How Systems Thinking Benefits You

Systems thinking trains you to pay attention to patterns over time, and uncover the many causal mechanisms leading to these recurring patterns. A systems thinker makes an unbiased assessment of her current position within these larger systems, predicts how the many parts are likely to behave in the future, and comes up with creative actions she can take to reach her personal goals.

You can apply systems thinking to determine which city to live in, what to study in college (or to skip college altogether), where to allocate your financial assets, what to think of public policies, and how to win friends and influence people.

A systems thinker learns to see the unseen. In doing so, she foresees the unintended consequences that confound others. Where others are looking for empirically observable data, a systems thinker develops true wisdom by seeking to understand reality. Many things that seem to be true when we concentrate only on the seen turn out to be illusions when we consider all the seen and unseen forces. The challenge of systems thinking is to consider problems as wholes and not just a selection of fragmented parts.

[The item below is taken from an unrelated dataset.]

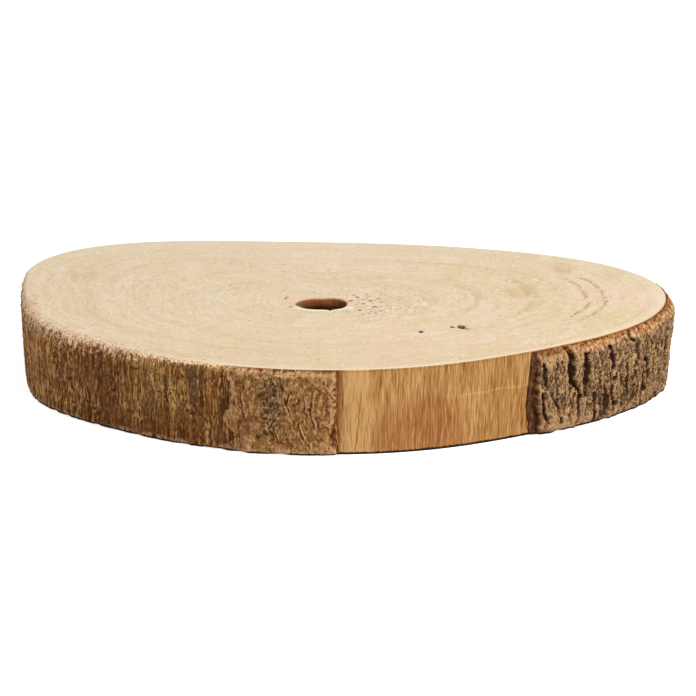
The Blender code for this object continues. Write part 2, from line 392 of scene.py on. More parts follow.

Practices of a Systems Thinker

  1. Thinking of the “big picture”
  2. Observe short-term and long-term consequences
  3. Recognizing the dynamic, complex, and interdependent nature of systems
  4. Taking into account the seen and unseen consequences
  5. Remembering that we are all part of the systems in which we function, and that we each influence those systems even as we are being influenced by them

If a factory is torn down but the rationality which produced it is left standing, then that rationality will simply produce another factory. If a revolution destroys a government, but the systematic patterns of thought that produced that government are left intact, then those patterns will repeat themselves. . . . There’s so much talk about the system. And so little understanding.